A triumph for capitalism and innovation? If you thought that, you're wrong.

According to UN Chief Climatologist, Dr, Rajendra Pachauri (co-winner of last year's Nobel Peace Prize with Al Gore), he's "having nightmares" about the possibilities of the Indian subcontinent teeming with cars that the average family can afford. Not only would all those vehicles create noise pollution and congestion, but they will contribute materially to global warming, the depletion of world oil reserves, and rising fuel prices across the planet. The Asian Development Bank predicts that the Tata (which will fairly soon be joined by another cheapo car from a joint Renault-Nissan venture) may cause India's CO2 emissions to increase SEVEN times over the next thirty years.

Two interesting caveats here:

1) Dr Pachauri was actually originally supported by the Bush administration to head the UN's Intergovernmental Panel on Climate Change, because he appeared to be the most conservative choice available.
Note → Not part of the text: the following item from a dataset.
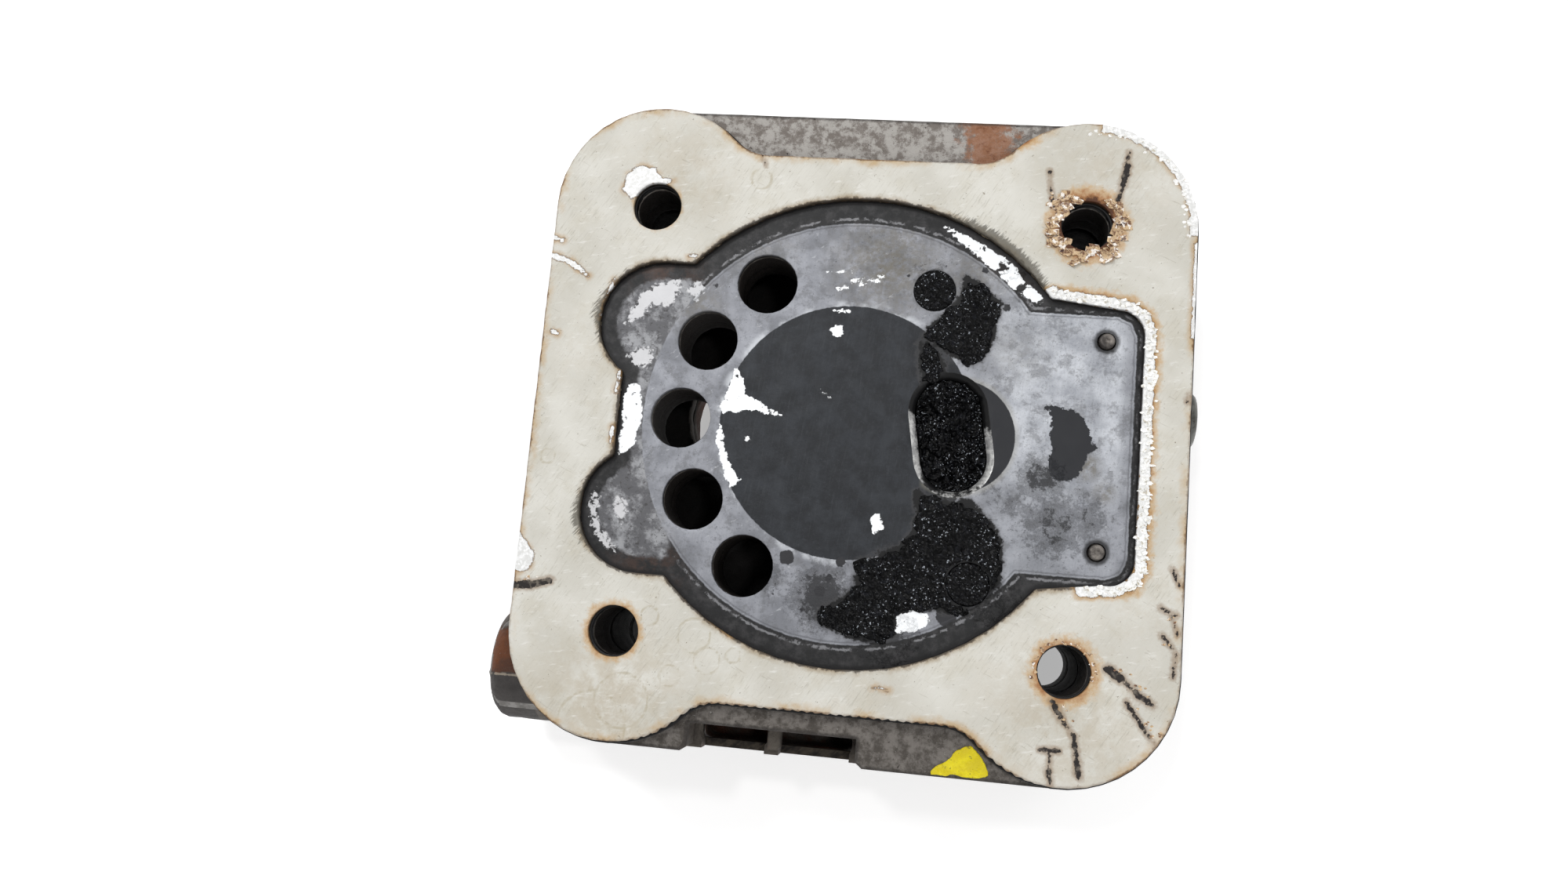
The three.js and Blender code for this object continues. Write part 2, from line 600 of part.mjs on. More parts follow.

After all, Pachauri had once worked for the Tata Energy Research Institute (no, the correspondence of the name with Tata Motors is not a coincidence), and Exxon-Mobil had lobbied for the US to push his appointment. Once in office, however, Pachauri pulled an "Earl Warren":

Dr Rajendra Pachauri, the chairman of the official Intergovernmental Panel on Climate Change (IPCC), told an international conference attended by 114 governments in Mauritius this month that he personally believes that the world has “already reached the level of dangerous concentrations of carbon dioxide in the atmosphere” and called for immediate and “very deep” cuts in the pollution if humanity is to “survive”.
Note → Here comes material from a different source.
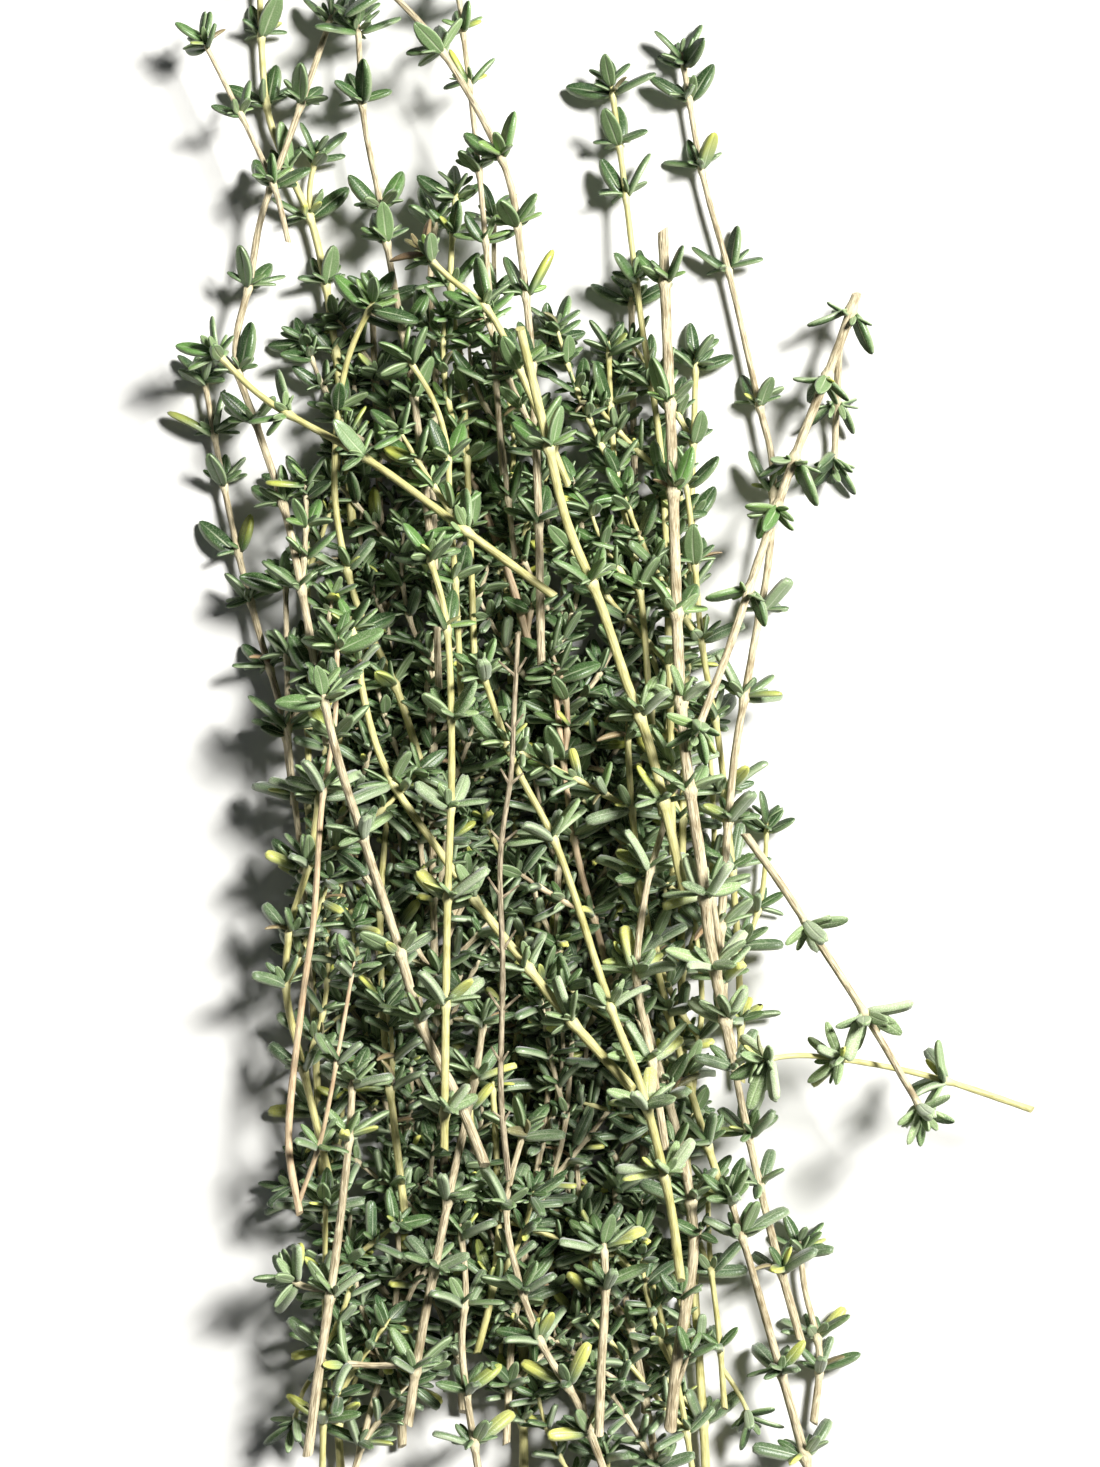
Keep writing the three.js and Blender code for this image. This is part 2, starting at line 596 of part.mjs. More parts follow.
const bundle = new THREE.Group();
stems.forEach((stem, index) => {
  const { spec, main, branch, turn } = stem;
  const others = stems.filter((_, i) => i !== index).flatMap((s) => s.own);
  const grown = (line, widths, whorls) =>
    stemMesh(line, widths, turn, whorls, others, !spec.trimmed);
  const body = grown(main, [spec.base, spec.end], whorlDistances(main, spec));
  let geometry = body.geometry;
  stem.own.push(...body.balls);
  if (branch) {
    const side = grown(branch, [spec.end * 1.05, spec.end * 0.8], whorlDistances(branch, {}));
    geometry = joined(body.geometry, side.geometry);
    stem.own.push(...side.balls);
  }
  const material = new THREE.MeshStandardMaterial({ ...FINISHES[spec.finish], metalness: 0 });
  const mesh = new THREE.Mesh(geometry, material);
  mesh.name = spec.name;
  bundle.add(mesh);
});

export default bundle;
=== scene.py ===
# %% [markdown]
# # A bundle of cut thyme
# The object is a loose bundle of fresh thyme that lies on a table: sixty sprigs side by side, with a few
# across. A CAD model of it comes first, with one plain solid for each sprig, and this script makes the looks
# around it: a squarish stem and shaped leaves for each sprig, in the place that the CAD model gives it. Each
# sprig is made of two pieces, its stem and its leaves, because they have different finishes.

# %% Load the frame
import math
import random

import bpy
import numpy as np
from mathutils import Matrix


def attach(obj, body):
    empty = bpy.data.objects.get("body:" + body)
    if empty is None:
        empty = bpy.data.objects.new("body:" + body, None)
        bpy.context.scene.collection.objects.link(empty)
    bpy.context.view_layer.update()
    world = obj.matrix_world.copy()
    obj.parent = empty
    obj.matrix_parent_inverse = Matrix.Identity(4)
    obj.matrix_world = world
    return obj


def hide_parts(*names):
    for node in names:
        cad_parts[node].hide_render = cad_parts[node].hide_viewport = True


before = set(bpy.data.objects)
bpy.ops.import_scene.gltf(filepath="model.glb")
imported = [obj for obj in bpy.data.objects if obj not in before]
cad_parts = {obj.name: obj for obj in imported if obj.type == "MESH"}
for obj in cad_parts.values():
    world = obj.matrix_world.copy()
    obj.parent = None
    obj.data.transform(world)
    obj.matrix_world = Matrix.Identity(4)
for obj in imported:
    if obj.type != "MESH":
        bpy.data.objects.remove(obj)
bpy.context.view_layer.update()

MM = 0.001
UP = np.array([0.0, 0.0, 1.0])


def unit(v):
    """A vector's direction."""
    return v / np.linalg.norm(v)


def activate(obj):
    """Selects one object alone, as a click on it does."""
    bpy.ops.object.select_all(action="DESELECT")
    obj.select_set(True)
    bpy.context.view_layer.objects.active = obj


# %% [markdown]
# ## Where the sprigs lie
# A sprig's route is a few points on a flat chart of the bundle, in millimetres, from its cut end to its tip.
# The routes, and the places of the leaf pairs along them, are those of the CAD model. They could be guessed
# from the CAD meshes, but a list is exact and easy to change. Each entry gives the finish of the stem, its
# width at the cut end and at the other end, and its route. A trimmed sprig has its tip cut off, a bare one
# has no leaves, and a fork is a side branch.

# %% The chart of routes
CHART_MIDDLE = np.array([8.98, -6.43])  # the chart's point above the frame's origin


def sprig(name, finish, base, end, route, whorls=None, fork=None, trimmed=False, bare=False):
    """One row of the chart."""
    return dict(
        name=name, finish=finish, base=base, end=end, route=route,
        whorls=whorls, fork=fork, trimmed=trimmed, bare=bare,
    )


def under_sprig(k):
    """One of the sprigs that run beneath the others."""
    foot = (-36 + 10.5 * k, -129 + 6 * (k % 3))
    waist = (-39 + 10.6 * k + (2 if k % 2 else -2), -42)
    top = (-42 + 11.2 * k, 44 + 11 * ((k * 3) % 4))
    fork = [waist, (waist[0] + 5.5, -22), (waist[0] + 4.5, 4 + 8 * (k % 2))]
    return sprig(f"under_sprig_{k + 1}", "tan" if k % 3 else "green", 1.5, 1.0, [foot, waist, top], fork=fork)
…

So Dr. Pachauri has, to say the least, an interesting history.

2) The Asian Development Bank is not exactly a neutral commentator, either, but rather is committed to a specific economic-ideological model of development in Asia directed toward the elimination of economic inequality rather than a market economy. Thus, ADB leaders

endorse redistributive policies targeted at promoting "equality of opportunity" and "funded through mechanisms that do not detract from economic growth." Chief among their recommended polices are putting more public moneys into rural infrastructure including irrigation, electricity, transportation, and agricultural extension services, as well as expanding access to basic health care and primary education.


The problem for Tata Motors is that when ADB says "transportation" in the quote above, it means "mass transit," not privately owned automobiles. ADB needs the emerging Indian middle class to remain good little urban peasants who compliantly take buses and trains to work.

Then there's the very parochial western fear that increased competition for gasoline from the Indian subcontinent will send fuel prices soaring yet again for Europe and North America. Indians with their own automobiles could be at least partly responsible, notes Canadian TV, for oil hitting $150/barrel in the next two years.

Those damn Indians and their selfish urge to have cars! They are either going to (a) ruin the quality of life in India; (b) accelerate global warming; (c) throw a monkey wrench in ADB's plans for forced income equality; or (d) screw up gas prices for their betters in the industrialized world.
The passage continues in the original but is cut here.